Another solid young player who got a bit lost in the deep pool of point guards in attendance. Walker’s a crafty but undersized point guard whose defensive liabilities will keep him from rising up the pecking order at his position.
Wall could be the richest man in this group by Aug. 1, if that reported five-year, $80 million deal the Wizards are working on for him is agreed upon by then. Even with his shot still very much a work in progress, Wall’s athleticism and ability to play off the ball and defend at a high level should keep him in the mix.
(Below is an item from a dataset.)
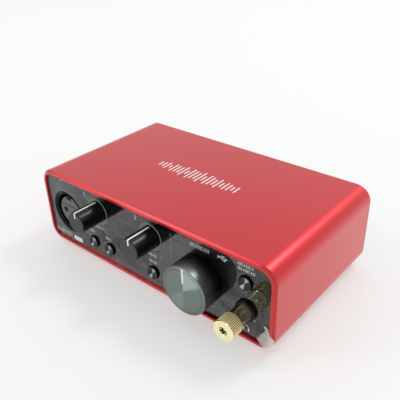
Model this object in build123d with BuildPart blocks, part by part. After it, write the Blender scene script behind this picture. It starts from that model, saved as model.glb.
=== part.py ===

A strong 2013-14 season with the Wizards works wonders for his candidacy for next summer.
FOUR MORE …
Rehabbing a right fibula injury, Beal didn’t participate in scrimmages during camp or in Thursday’s Showcase. His jumper looked great on the side court though, and if he has a breakout season for the Wizards, he’s got an outside shot (pun intended) at making next year’s roster.
Sanders was the best rim protector in camp and a defense-first big would obviously complement Love well, so he’s got a chance at a trip to Spain next summer. But he turned his ankle during a scrimmage on Tuesday, knocking him out for the rest of camp.
The leading scorer from this summer’s World University Games squad, McDermott looked comfortable and shot the ball well in scrimmages on Monday and Tuesday. He’s older than six of the NBA players in camp, but just didn’t match up physically. He didn’t participate in Thursday’s showcase, but will return to Creighton for his junior year with some valuable NBA-level experience.
All indications are that Smart would have been selected in the Lottery if he stayed in this year’s Draft, and he showed why in the first two days of camp. He was the youngest player here, but has an NBA body and held his own against the vets. He didn’t participate in Thursday’s Showcase, but could certainly be on a national team roster in five or seven years.